Massimiliano Damaggio, POESIA COME PIETRA, Edizioni Ensemble 2012
uomini
escono dai buchi della notte
pieni di denti
sigarette
piccole grida
nella notte grande
molto grande
eccessivamente grande
seguono il cammino verso la piazza
lacrimogena
“ascolta, mi dicono, ho perso il lavoro
adesso dormo nei cassonetti
la banca m’ha mangiato un braccio
sono zoppo
non posso più elargire carezze
né calci
p.11
E con una domanda forte sulla funzione della parola e della poesia
cosa può stasera, domani
questa riga, questa penna, questa roba qua
che chiamate poesia?
p.11
Non c’e’ nulla di ieratico in queste descrizioni e anatemi; c’é, piuttosto, un andamento che potrebbe corrispondere a qualcosa di cantato, detto a voce alta. Si delinea, insomma, in questi testi, l’immagine di un poeta che vive la quotidanità e non si mette in testa l’aurea trasparente, tendenza assai diffusa e intrufolata nelle varie correnti che col romanticismo/maledettismo hanno conservato fino ai nostri giorni, senza dichiararlo apertamente, l’idea di una parola incomunicata e incomunicabile, che richiede il suo abito da cerimonia necessario, e dimenticandosi che il romanticismo é stato soprattutto epopea, fenomeno multiforme e persino ambiguo; persino imparentato col popolare.
In questa poesia si avverte la costruzione del clima: la resistenza che, mentre nei poeti “alti” é declinata assai spesso nelle forme di una spoccheria amorosa, qui si chiede apertamente, con domande che tutti possono comprendere: per quale motivo torturarsi a scrivere versi, a segnare la distanza tra la parola del mondo e quella, ben meno responsabile, della poesia.
Tu mi dici: “Io ti dico
che la lingua é potente
perché con essa si può dire di tutto”.
Ma lo vedi da te, solo se scrivi SCONTI!
p.15
C’é del resto, qualcosa di metaforico nella scelta di questo poeta di abbandonare l’ Italia e andare a vivere in Grecia. Egli cita i poeti greci, si riappropria probabilmente da vicino di riferimenti storici che noi utilizziamo ancora in funzione del mito mentre lui li utilizza in funzione della realtà , di una metaforizzazione del contesto sociale e antropico.
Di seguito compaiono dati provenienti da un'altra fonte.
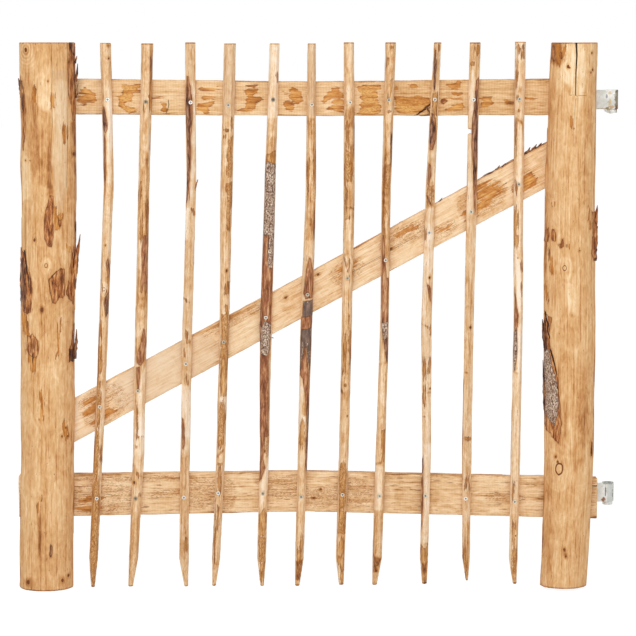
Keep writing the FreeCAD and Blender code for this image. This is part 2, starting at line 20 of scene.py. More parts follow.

Così questo allontanarsi, scrivere a distanza, mette prepotentemente in causa le responsabiltà dei legami storici con la tradizione, non quella dei padri ma quella, ben più degradata, dei fratelli maggiori: con quel clima, cioé, nato a partire dagli anni ’70 che, senza entrare in conflitto con le avanguardie, ha coltivato un proprio hortus conclusus assai prospero ancora oggi, con la conseguenza di un pericoloso indebolimento del potere della parola, ridotta a canto funesto, a immagine di sé che annega, beandosene, nello specchio di un narciso mondo che non la riconosce più.